Abbas served as the first prime minister of the Palestinian Authority from March to September 2003. Before being named Prime Minister, Abbas led the PLO Negotiations Affairs Department.

Early and personal life
Mahmoud Abbas was born on 15 November 1935 in Safed, in the Galilee region of Mandatory Palestine (now Israel). His family fled to Syria during the 1948 Palestine war. Before going to Egypt, Abbas graduated from the University of Damascus, where he studied law.

Abbas later entered graduate studies at the Patrice Lumumba University in Moscow, where he earned a Candidate of Sciences degree (the Soviet equivalent of a PhD). His doctoral dissertation was "The Other Side: The Secret Relationship Between Nazism and Zionism".

He is married to Amina Abbas and they had three sons.
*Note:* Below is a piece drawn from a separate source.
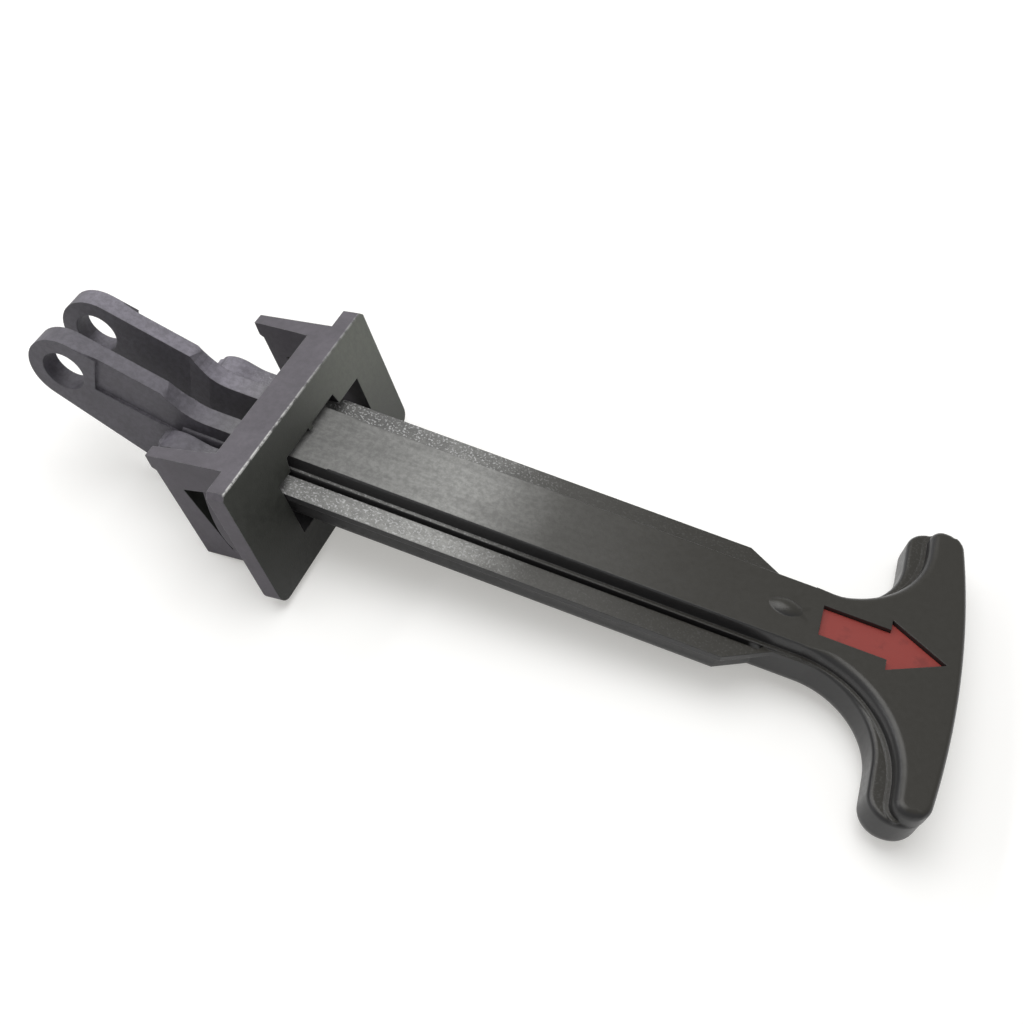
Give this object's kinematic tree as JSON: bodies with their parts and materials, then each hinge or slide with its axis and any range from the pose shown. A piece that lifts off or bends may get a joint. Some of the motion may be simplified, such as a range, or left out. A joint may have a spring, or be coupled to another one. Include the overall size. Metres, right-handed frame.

The eldest, Mazen Abbas, ran a building company in Doha and died in Qatar of a heart attack in 2002 at the age of 42. The kunya of Abu Mazen means "father of Mazen." Their second son is Yasser Abbas, a Canadian businessman who was named after former PA leader Yasser Arafat. The youngest son is Tareq, a business executive. Abbas has eight grandchildren, six of whom are part of the Seeds of Peace initiative bringing them in touch with young Israelis.

Political activism and career
In the mid-1950s, Abbas became heavily involved in underground Palestinian politics, joining a number of exiled Palestinians in Qatar, where he was Director of Personnel in the emirate's Civil Service. While there in 1961, he was recruited to become a member of Fatah, founded by Yasser Arafat and five other Palestinians in Kuwait in the late 1950s. At the time, Arafat was establishing the groundwork of Fatah by enlisting wealthy Palestinians in Qatar, Kuwait, and other Gulf States.

According to Abu Daoud, part of the funds raised by Abbas were used, without the latter's knowledge, to implement the 1972 Munich massacre. He was among the first members of Fatah to call for talks with moderate Israelis, doing so in 1977. In a 2012 interview, he recalled, "[...] because we took up arms, we were in a position to put them down with credibility."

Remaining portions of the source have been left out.